● WRITTEN INSTRUCTION
For each line below that includes the word "Blender", make a copy.
* begin RECORDS FOR THE EXERCISE *
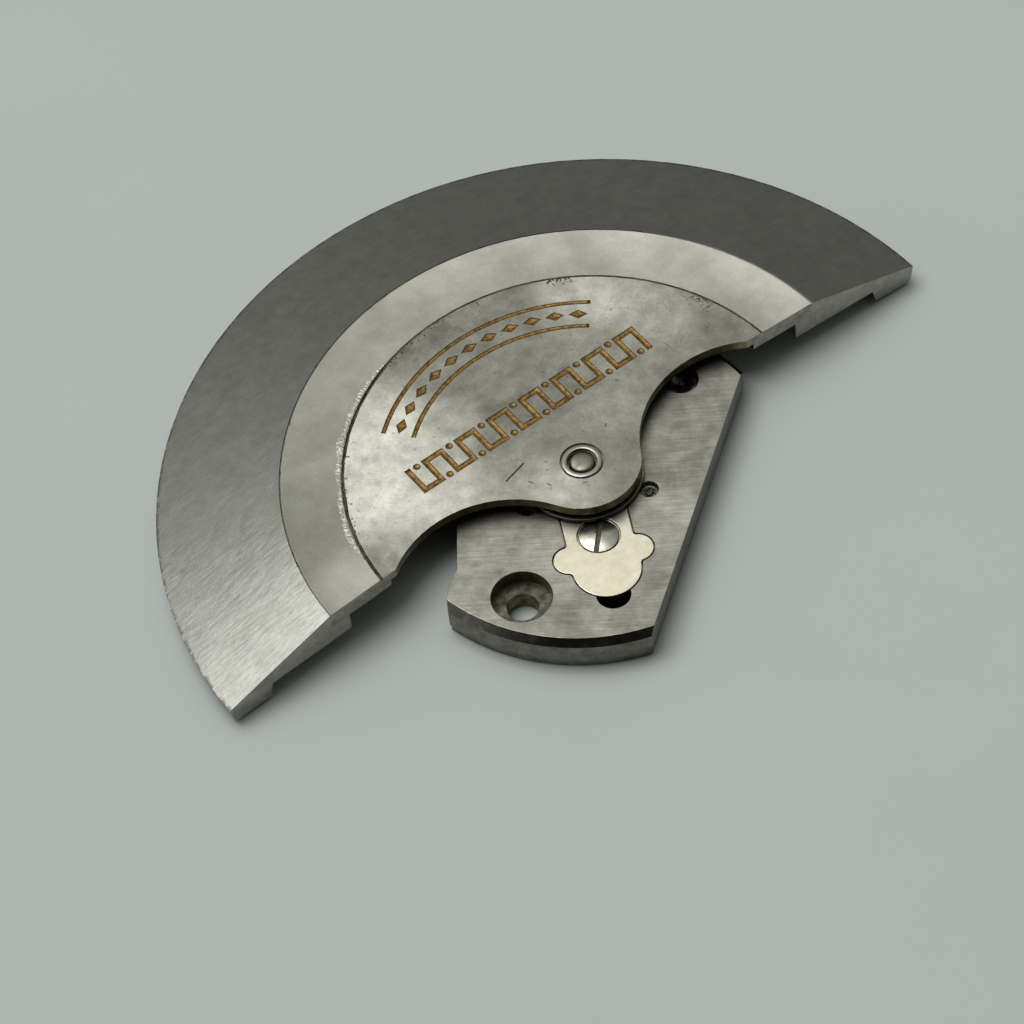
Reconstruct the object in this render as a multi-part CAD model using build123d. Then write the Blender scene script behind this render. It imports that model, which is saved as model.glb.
* end RECORDS FOR THE EXERCISE *
* begin RECORDS FOR THE EXERCISE *
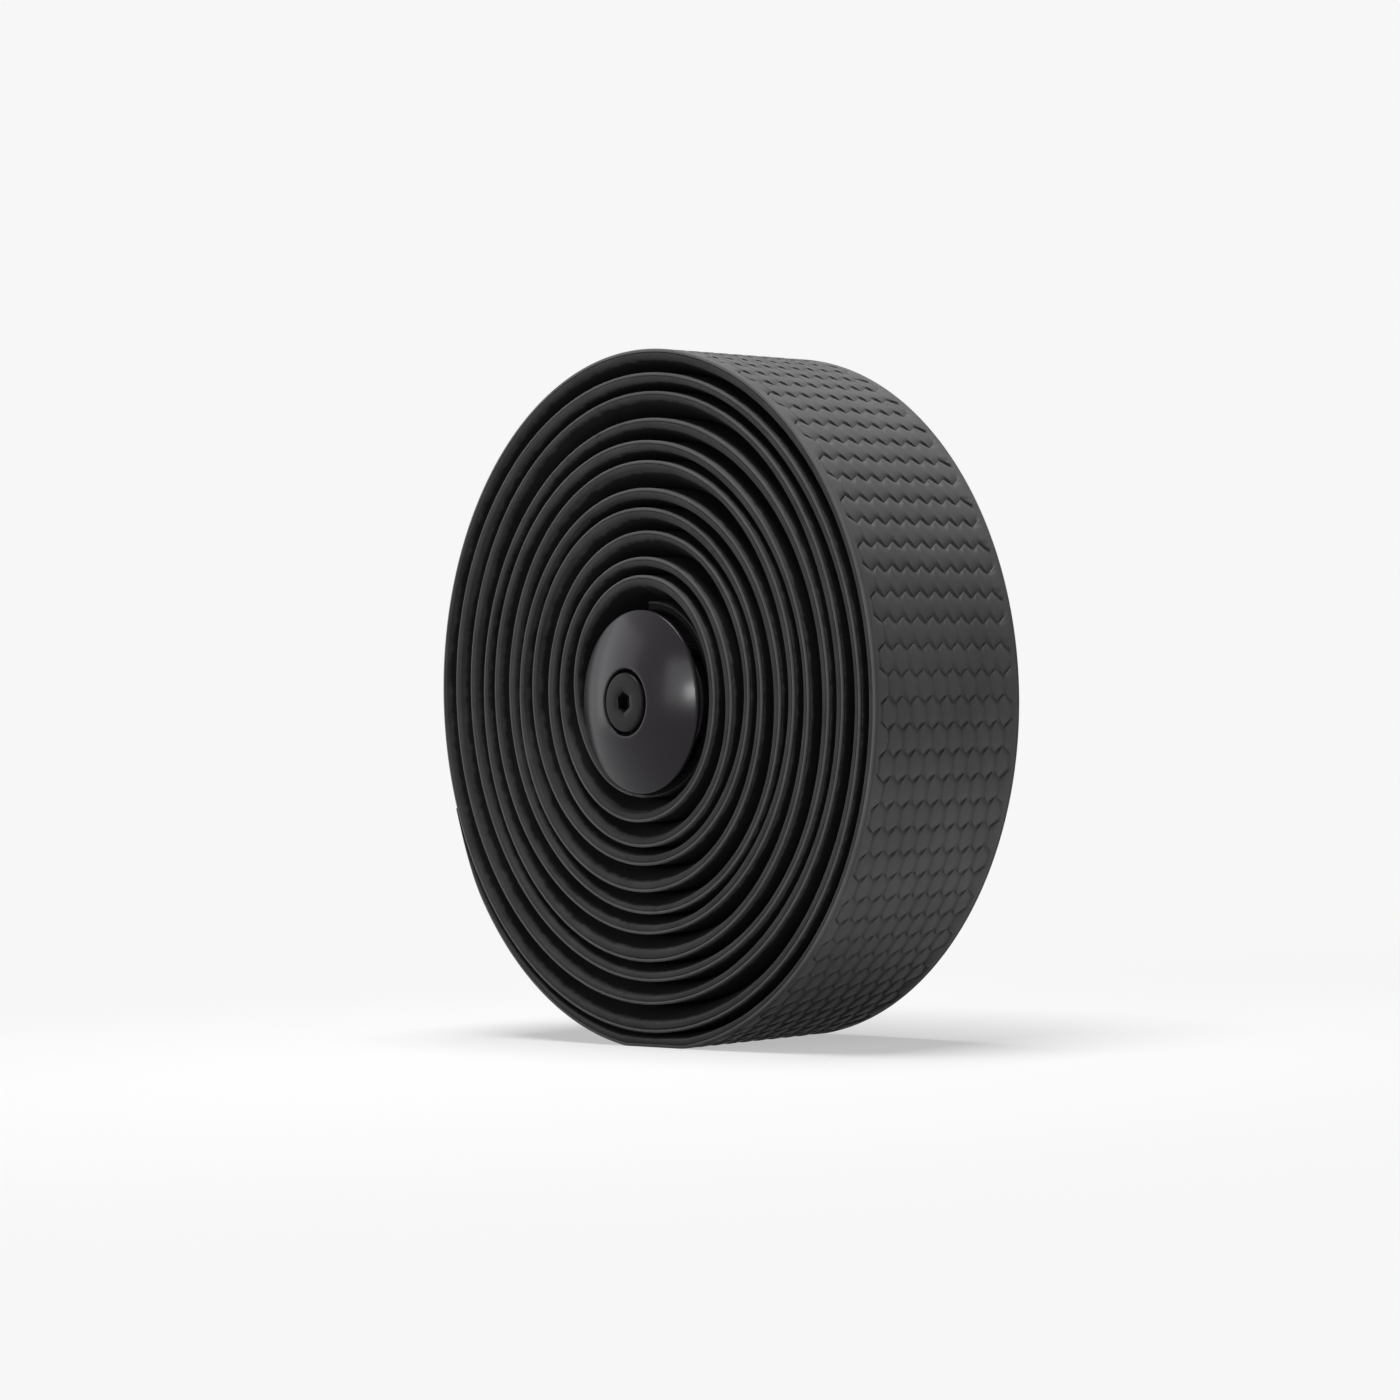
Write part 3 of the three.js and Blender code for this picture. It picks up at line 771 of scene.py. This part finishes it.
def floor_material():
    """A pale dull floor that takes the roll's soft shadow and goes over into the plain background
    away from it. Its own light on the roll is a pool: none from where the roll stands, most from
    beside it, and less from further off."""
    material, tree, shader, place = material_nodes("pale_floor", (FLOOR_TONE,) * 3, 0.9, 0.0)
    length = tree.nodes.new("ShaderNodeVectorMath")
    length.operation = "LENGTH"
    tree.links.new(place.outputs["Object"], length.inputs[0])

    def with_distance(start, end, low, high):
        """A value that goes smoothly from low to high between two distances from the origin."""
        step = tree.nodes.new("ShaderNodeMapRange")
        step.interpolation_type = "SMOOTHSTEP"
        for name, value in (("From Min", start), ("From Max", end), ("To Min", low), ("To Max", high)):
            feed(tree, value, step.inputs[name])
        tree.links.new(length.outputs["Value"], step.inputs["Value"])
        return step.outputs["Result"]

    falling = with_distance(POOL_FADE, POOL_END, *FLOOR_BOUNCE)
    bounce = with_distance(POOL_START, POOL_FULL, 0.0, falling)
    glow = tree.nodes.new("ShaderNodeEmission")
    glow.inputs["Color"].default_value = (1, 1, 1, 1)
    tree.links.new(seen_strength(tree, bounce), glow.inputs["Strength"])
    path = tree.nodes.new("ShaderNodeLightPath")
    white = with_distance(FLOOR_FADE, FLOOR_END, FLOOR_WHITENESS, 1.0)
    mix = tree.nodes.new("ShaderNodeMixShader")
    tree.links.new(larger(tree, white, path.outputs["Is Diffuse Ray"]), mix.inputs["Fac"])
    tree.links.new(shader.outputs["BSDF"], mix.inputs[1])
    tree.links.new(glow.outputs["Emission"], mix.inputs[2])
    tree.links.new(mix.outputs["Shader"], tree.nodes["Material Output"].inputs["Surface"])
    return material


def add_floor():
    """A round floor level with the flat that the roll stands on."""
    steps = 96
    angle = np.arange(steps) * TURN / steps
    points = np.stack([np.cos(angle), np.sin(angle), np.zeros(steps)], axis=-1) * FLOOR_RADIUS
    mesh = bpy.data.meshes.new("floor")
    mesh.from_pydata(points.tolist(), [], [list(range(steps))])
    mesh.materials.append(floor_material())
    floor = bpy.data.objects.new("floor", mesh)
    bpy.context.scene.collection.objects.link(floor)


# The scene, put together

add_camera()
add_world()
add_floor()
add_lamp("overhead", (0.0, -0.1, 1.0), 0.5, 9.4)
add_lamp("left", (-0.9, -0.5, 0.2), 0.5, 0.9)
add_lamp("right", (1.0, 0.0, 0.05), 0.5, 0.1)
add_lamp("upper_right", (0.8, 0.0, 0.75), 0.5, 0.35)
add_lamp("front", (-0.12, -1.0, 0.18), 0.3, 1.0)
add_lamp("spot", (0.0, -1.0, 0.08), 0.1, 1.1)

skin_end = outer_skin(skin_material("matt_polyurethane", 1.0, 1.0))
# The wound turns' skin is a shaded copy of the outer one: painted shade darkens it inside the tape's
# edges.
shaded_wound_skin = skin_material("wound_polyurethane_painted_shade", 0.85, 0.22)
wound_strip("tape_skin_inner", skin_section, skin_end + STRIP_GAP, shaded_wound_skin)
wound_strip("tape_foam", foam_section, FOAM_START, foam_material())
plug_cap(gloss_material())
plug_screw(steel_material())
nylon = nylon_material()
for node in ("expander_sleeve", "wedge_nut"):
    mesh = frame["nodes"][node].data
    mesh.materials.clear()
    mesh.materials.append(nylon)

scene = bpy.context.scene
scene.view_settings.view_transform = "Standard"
* end RECORDS FOR THE EXERCISE *
● OUTPUT BELOW
Reconstruct the object in this render as a multi-part CAD model using build123d. Then write the Blender scene script behind this render. It imports that model, which is saved as model.glb.
Write part 3 of the three.js and Blender code for this picture. It picks up at line 771 of scene.py. This part finishes it.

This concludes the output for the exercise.